→ TASK OBJECTIVE
Show all lines that include the string "handed"; copy each one.

→ RECORDS PROVIDED
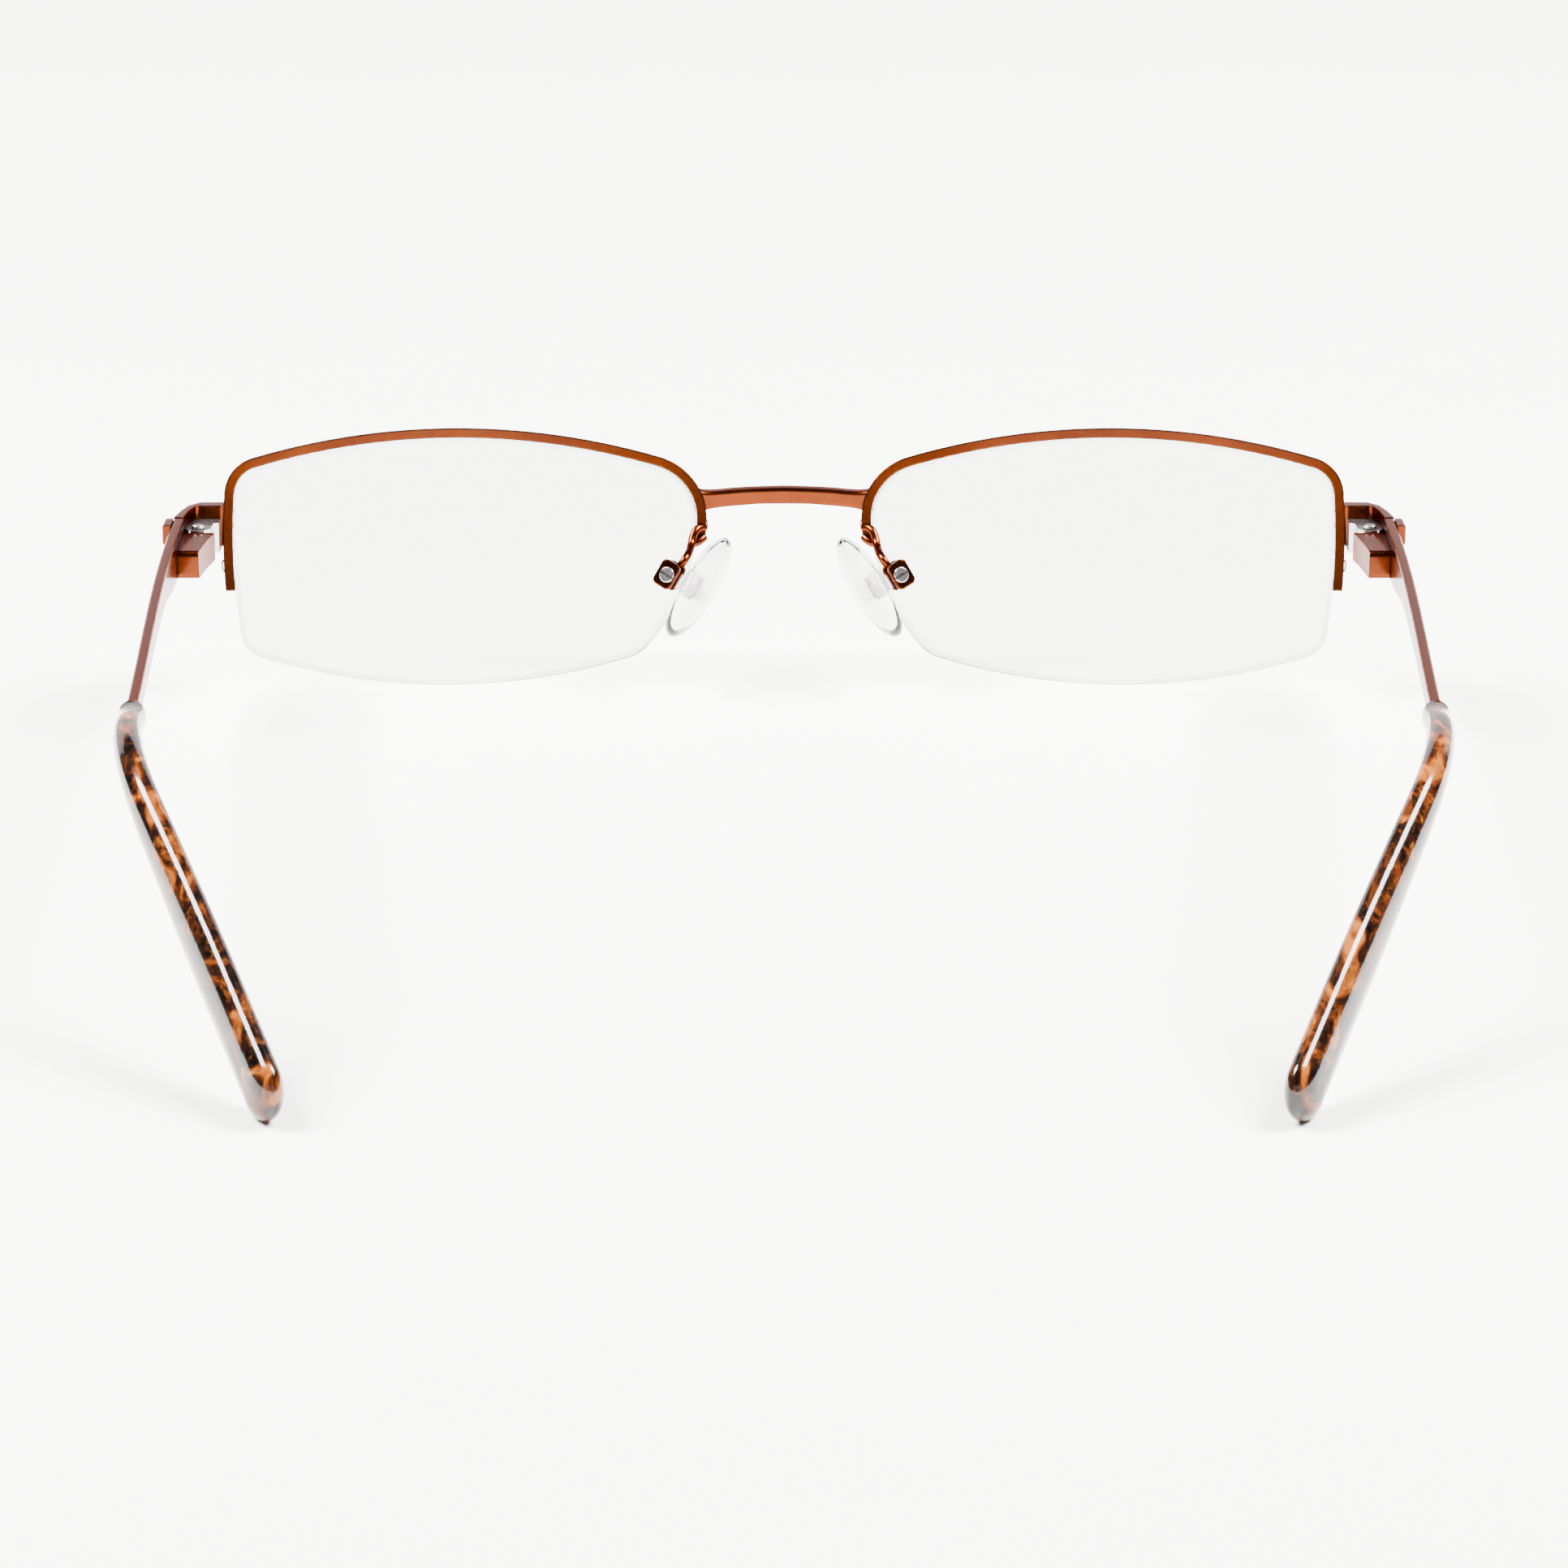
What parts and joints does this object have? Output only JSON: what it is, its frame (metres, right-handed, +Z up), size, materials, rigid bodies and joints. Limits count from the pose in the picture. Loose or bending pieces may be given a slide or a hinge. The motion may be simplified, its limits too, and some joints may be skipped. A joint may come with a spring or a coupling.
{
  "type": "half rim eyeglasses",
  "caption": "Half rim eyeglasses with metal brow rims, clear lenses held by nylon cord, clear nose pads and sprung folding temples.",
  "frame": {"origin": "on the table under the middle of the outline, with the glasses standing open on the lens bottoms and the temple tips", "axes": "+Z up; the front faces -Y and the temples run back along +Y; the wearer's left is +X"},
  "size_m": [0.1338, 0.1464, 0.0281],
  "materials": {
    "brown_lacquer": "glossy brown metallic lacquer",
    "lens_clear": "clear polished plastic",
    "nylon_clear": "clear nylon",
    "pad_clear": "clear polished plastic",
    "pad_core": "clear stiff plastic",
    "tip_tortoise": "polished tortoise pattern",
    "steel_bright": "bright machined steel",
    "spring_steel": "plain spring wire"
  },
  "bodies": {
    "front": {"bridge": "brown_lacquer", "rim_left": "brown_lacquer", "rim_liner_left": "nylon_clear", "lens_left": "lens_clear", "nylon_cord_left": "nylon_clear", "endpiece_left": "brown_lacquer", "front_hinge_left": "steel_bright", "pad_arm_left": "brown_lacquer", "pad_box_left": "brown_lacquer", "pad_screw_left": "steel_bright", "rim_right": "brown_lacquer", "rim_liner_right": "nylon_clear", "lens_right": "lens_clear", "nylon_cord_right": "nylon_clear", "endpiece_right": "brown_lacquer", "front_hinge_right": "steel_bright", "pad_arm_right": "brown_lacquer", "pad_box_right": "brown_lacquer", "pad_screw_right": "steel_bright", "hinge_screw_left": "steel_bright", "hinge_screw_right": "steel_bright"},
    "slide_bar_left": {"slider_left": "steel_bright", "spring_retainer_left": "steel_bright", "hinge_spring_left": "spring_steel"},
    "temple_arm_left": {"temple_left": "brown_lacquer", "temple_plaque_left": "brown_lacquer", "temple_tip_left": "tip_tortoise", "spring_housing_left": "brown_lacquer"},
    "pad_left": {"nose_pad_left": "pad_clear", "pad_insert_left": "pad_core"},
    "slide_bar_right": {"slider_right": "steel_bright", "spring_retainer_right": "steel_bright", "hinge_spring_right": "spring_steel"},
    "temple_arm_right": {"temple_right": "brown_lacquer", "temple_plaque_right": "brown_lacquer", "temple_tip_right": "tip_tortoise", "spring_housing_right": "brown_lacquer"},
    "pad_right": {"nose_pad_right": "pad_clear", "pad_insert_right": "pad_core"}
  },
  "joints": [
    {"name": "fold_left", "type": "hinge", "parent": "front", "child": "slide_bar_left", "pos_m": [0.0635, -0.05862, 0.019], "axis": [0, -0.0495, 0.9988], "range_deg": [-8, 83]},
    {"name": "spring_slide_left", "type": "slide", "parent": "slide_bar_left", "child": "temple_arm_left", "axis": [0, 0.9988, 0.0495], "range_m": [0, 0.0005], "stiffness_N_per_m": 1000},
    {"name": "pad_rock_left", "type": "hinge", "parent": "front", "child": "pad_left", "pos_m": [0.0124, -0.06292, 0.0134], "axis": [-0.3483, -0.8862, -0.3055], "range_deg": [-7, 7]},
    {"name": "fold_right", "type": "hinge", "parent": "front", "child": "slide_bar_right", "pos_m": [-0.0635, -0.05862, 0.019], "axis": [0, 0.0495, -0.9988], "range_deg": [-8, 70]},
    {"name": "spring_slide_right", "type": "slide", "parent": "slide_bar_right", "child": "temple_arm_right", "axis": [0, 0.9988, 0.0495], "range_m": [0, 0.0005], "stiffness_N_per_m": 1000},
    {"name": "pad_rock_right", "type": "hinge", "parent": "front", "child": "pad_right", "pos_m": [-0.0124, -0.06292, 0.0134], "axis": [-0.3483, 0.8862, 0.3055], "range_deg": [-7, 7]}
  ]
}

==

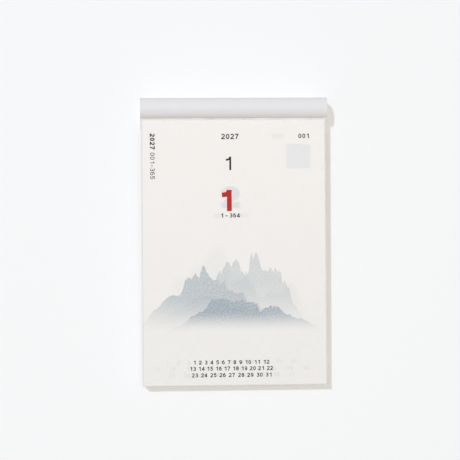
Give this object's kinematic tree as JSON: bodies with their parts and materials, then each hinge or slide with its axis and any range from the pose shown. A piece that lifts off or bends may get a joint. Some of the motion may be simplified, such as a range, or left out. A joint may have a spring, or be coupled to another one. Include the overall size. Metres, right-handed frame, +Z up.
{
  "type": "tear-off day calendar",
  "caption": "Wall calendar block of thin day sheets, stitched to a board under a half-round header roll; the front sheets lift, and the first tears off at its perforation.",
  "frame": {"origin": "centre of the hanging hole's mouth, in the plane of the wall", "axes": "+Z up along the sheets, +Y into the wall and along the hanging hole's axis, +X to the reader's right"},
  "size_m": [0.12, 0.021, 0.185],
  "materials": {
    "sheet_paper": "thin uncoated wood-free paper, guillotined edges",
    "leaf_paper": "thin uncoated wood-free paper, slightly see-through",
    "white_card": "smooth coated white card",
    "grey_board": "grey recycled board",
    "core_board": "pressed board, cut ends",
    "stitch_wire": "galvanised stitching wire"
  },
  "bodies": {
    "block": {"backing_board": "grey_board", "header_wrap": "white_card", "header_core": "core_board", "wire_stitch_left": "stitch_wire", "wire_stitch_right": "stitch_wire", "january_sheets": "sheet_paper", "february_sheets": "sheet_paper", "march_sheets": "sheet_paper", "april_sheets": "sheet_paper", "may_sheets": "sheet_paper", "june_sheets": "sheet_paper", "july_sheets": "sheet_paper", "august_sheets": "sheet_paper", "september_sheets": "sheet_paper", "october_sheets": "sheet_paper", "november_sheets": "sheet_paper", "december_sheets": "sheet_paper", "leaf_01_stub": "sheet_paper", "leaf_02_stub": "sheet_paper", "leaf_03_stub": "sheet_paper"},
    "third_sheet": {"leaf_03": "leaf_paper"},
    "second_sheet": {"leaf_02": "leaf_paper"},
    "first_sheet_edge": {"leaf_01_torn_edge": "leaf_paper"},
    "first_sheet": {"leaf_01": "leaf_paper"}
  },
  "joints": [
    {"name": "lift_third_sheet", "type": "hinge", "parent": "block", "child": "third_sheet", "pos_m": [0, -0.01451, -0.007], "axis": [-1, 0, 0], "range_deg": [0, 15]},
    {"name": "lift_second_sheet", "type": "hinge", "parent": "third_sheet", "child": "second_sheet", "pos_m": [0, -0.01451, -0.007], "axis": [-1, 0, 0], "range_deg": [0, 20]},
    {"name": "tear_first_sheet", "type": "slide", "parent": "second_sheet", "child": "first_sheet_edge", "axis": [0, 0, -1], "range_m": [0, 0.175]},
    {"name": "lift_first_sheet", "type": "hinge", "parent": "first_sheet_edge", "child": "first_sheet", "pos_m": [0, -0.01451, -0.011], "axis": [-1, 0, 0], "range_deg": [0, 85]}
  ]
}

→ TASK SOLUTION
What parts and joints does this object have? Output only JSON: what it is, its frame (metres, right-handed, +Z up), size, materials, rigid bodies and joints. Limits count from the pose in the picture. Loose or bending pieces may be given a slide or a hinge. The motion may be simplified, its limits too, and some joints may be skipped. A joint may come with a spring or a coupling.
Give this object's kinematic tree as JSON: bodies with their parts and materials, then each hinge or slide with its axis and any range from the pose shown. A piece that lifts off or bends may get a joint. Some of the motion may be simplified, such as a range, or left out. A joint may have a spring, or be coupled to another one. Include the overall size. Metres, right-handed frame, +Z up.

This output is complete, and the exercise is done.